It’s tough when my day job gets in the way of keeping up with all the Motley Fool boards… but, it pays the bills…
Thus, I spent a good part of today reading 200 posts from this board dating back to July 31… ancient history!! But it was an interesting read watching folks reactions to a volatile week… reading the before earnings hopes and the after earnings reality… the bull and the bear point of views.
After all of that… one question…
The question to me on SHOP does not seem to be whether or not SHOP is a great company… it is a great company. The question isn’t whether or not 50% growth isn’t great. It is.
To me, after all the reading… the question seems to be “What premium multiple will the market give to a company whose growth rates are slowing?” Seems to me that ALL of our “Saul Stocks” have the share prices they do because of the premium multiple afforded them because of their accelerating growth rates. As soon as that growth rate decelerates, it seems that premium multiple is reduced… and the share price either goes sideways (ANET trapped in the 250-280 range)… or drops.
So for all the discussion… of the merits/demerits of SHOP… isn’t the bottom line that “we believe that deceleration of growth rates will result in lower multiples being afforded the stock and therefore, we’d expect share price stagnation or decline.” Isn’t that the final thesis??
Please correct me if I got it wrong… I word it the way I word it because that’s a “lesson” that I can apply to future situations.

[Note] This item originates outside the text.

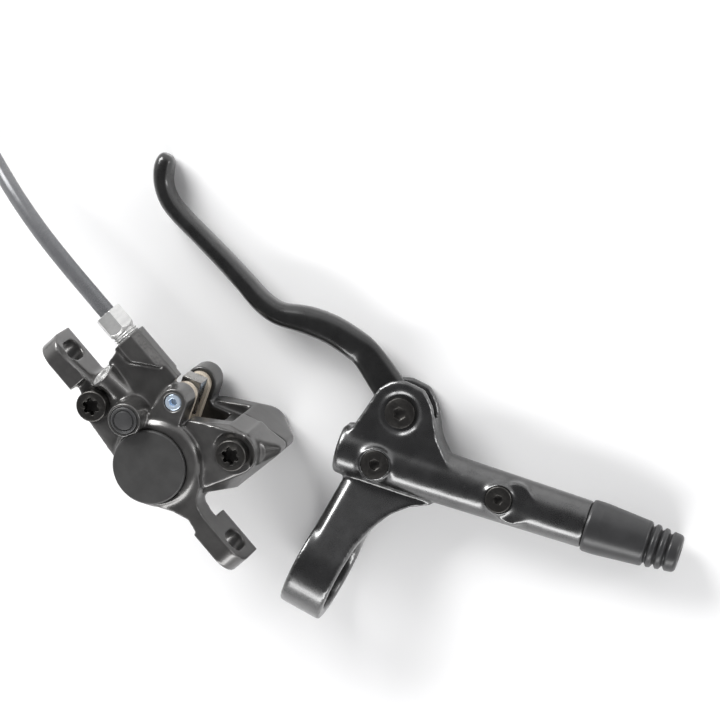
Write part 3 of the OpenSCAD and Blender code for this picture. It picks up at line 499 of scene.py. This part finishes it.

If my thesis is correct… sure, SHOP revenues will continue to grow… but the share price won’t necessarily appreciate with that growth because lower multiples will dampen price reaction to that growth.
Am I on the right track?
PS I also considered that following as the thesis… “we believe that deceleration of growth rates and reduction in margins will result in lower multiples being afforded the stock and therefore, we’d expect share price stagnation or decline.”